Meet Peter Grimes, the voice of the industry in the US. As publisher of VOWS magazine he has first-hand knowledge of the business of bridal and he’s here, with us, sharing valuable insights every month
The 2018 Wedding Attire Study from TheKnot.com indicates that 69% of all bridal gown sales in the US were conducted in brick and mortar stores, up from 58% in 2011; that 22% of gowns sales were in chain stores, down from 33% reported in 2015, and online gown purchases declined modestly from 8% to 7%.
These numbers confirm the increasing impact and importance of the Shop Local trend emerging across all retail categories, and indicate that increasing number of brides are discovering the reality that independent bridal salons provide exactly what they want: A unique, personal and personalised experience from a locally-owned, independent salon that supports its local economy, has a stake in its local community, and that offers well trained, knowledgeable personnel.
I have to believe that these numbers are not unique to the US, and that this is also the reality for UK salons.
This positive outlook and the reality it represents, however, is at risk of being overshadowed in our customers’ minds by the impact of recent US headlines and blog posts that parallel UK issues. Among them:
• David’s Bridal in deepening financial trouble files for bankruptcy protection, and attempts to assure brides that their gowns are safe and that the filing will have no impact on the day to day operations of its chain of stores… announcements that spur a new round of short sighted (and unsupported) stories and speculation about the demise of bridal retail and the impending ‘retail apocalypse’ of our category due to “changing consumer demographics and online purchasing”;
• E-commerce wedding players broadening their product offering into additional bridal categories, such as Azazie.com, the fast-growing e-commerce only bridal ‘boutique’, attacking the Mothers’ category by unveiling new inexpensive styles pitched with its Azazie Experience programme that enables moms to try on dresses at home and return. . . for $10 fee (a programme developed initially for bridesmaids that launched the firm in 2014) ;
• Continued uncertainty regarding China and import duties and tariffs, and the possibility that our category will soon be included in an effort to improve the US’s negotiating position.
According to the US Trade Representative’s office, US goods and services trade with China totaled an estimated $710.4 billion in 2017, of which $522.9 billion were imports. Tariffs increased to 25% across all categories would detrimentally impact the wallets of all consumers (including brides) regardless of price point of goods or region from which they were imported.
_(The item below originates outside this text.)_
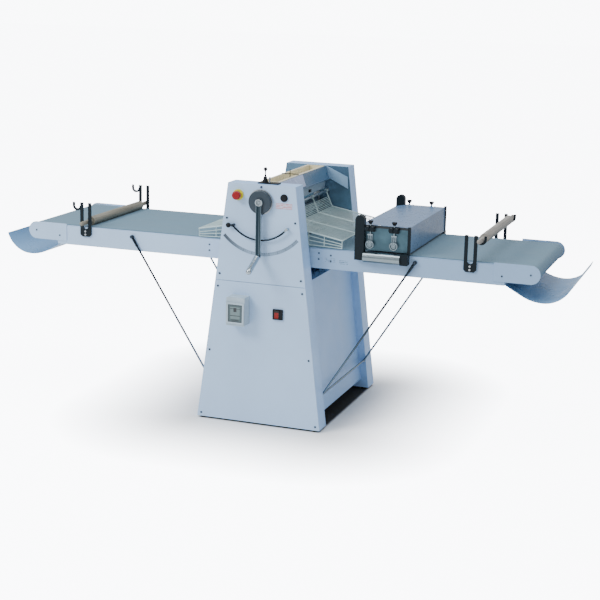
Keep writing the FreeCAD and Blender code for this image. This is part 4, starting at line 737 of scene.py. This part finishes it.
fade = ground.maths("POWER", ground.spread(apart, 0, 1, GLOW_START, GLOW_FULL), GLOW_CURVE)
camera_ray = ground.add("ShaderNodeLightPath").outputs["Is Camera Ray"]
glow = ground.maths("MULTIPLY", ground.maths("MULTIPLY", camera_ray, fade), FLOOR_GLOW)
ground.link(glow, ground.shader.inputs["Emission Strength"])
floor_corners = [(x * FLOOR_HALF, y * FLOOR_HALF, 0) for x, y in ((-1, -1), (1, -1), (1, 1), (-1, 1))]
floor = add_mesh("studio_floor", floor_corners, [(0, 1, 2, 3)], ground.material)

world = bpy.data.worlds.new("studio")
bpy.context.scene.world = world
world.use_nodes = True
backdrop = world.node_tree.nodes["Background"]
backdrop.inputs["Color"].default_value = (0.93, 0.96, 1.0, 1)
sky_path = world.node_tree.nodes.new("ShaderNodeLightPath")
sky_mix = world.node_tree.nodes.new("ShaderNodeMapRange")
sky_mix.inputs["To Min"].default_value = SKY_LIGHT
sky_mix.inputs["To Max"].default_value = SKY_GLOW
world.node_tree.links.new(sky_path.outputs["Is Camera Ray"], sky_mix.inputs["Value"])
world.node_tree.links.new(sky_mix.outputs["Result"], backdrop.inputs["Strength"])


def area_light(name, place, target, size, power, colour):
    data = bpy.data.lights.new(name, "AREA")
    data.shape = "RECTANGLE"
    data.size, data.size_y = size
    data.energy = power
    data.color = colour
    obj = bpy.data.objects.new(name, data)
    obj.location = place
    obj.rotation_euler = (Vector(target) - Vector(place)).to_track_quat("-Z", "Y").to_euler()
    bpy.context.scene.collection.objects.link(obj)


middle = (cad_box[0] + cad_box[1]) / 2
area_light("key", (-3.4, -4.2, 4.6), middle, (2.6, 2.0), 330, (1.0, 0.99, 0.98))
area_light("top", (0.2, -0.4, 5.2), middle, (4.0, 2.5), 150, (0.96, 0.98, 1.0))

# The camera of the photograph, solved about the middle plane of the towers.
CAMERA_PLACE = (2.3896, -6.6409, 2.1677)
CAMERA_LENS = 85.57
camera_data = bpy.data.cameras.new("camera")
camera_data.sensor_width = 36.0
camera_data.lens = CAMERA_LENS
camera_data.clip_end = 100
camera = bpy.data.objects.new("camera", camera_data)
bpy.context.scene.collection.objects.link(camera)
right = Vector((0.94098, 0.33769, 0.02309))
up = Vector((-0.09747, 0.20502, 0.97389))
forward = Vector((-0.32414, 0.91866, -0.22583))
rotation = Matrix((right, up, -forward)).transposed().to_4x4()
camera.matrix_world = Matrix.Translation(Vector(CAMERA_PLACE) + Vector((0, MIDDLE_Y, 0))) @ rotation
bpy.context.scene.camera = camera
Any of these can create a hiccup in our businesses, as each can affect how weare viewed by our customers. Together they (and what they potentially portend) can develop into a head wind that could buffet us all. . . especially if we do not stand together and allow these headlines, assumptions and attitudes to go unanswered and unaddressed.
Assuming you will be unaffected because you don’t compete in the David’s or Azazie price points or category (or that you don’t sell Chinese-made goods) is folly. This is a crisis of confidence in retail that has the potential of injecting yet another layer of uncertainty in a normally emotionally charged transaction.
It’s particularly worrisome considering that the reality (both in the US and the UK), as described in my intro, is so very much different.
So what steps should you take?
At the risk of being simplistic, a two-fold approach is needed:
–In every interaction you have with brides, from first contact through to the completion of the sale and delivery of the gown, you must concentrate on communicating and reinforcing your unique story and reputation in your marketplace and industry.
Showcase your testimonials, community involvement, awards, recognition, reviews and membership with tasteful signage in your salon, within all point-of-sale materials, and prominently display each on your website ‘home’ and ‘abou’t pages, and on all social media pages.
–Join and actively participate in industry associations.
Retail groups and organisations may have different agendas, but all work to combat unfair competition and support the independent brick-and-click salon. Join them all. They deserve your support and need your participation. As with effort or cause, the larger the membership base, the more credible the organisation, and the more effective its message and effort.
If you’ve hesitated joining because you don’t see how it will benefit you individually… or because “things will never change”… I have a simple response: your industry reputation enhances your credibility, expands your story and sets you apart from the David’s and Azazies of the world.
We’re all in this together. By your participation, if it helps just one of us, it helps us all.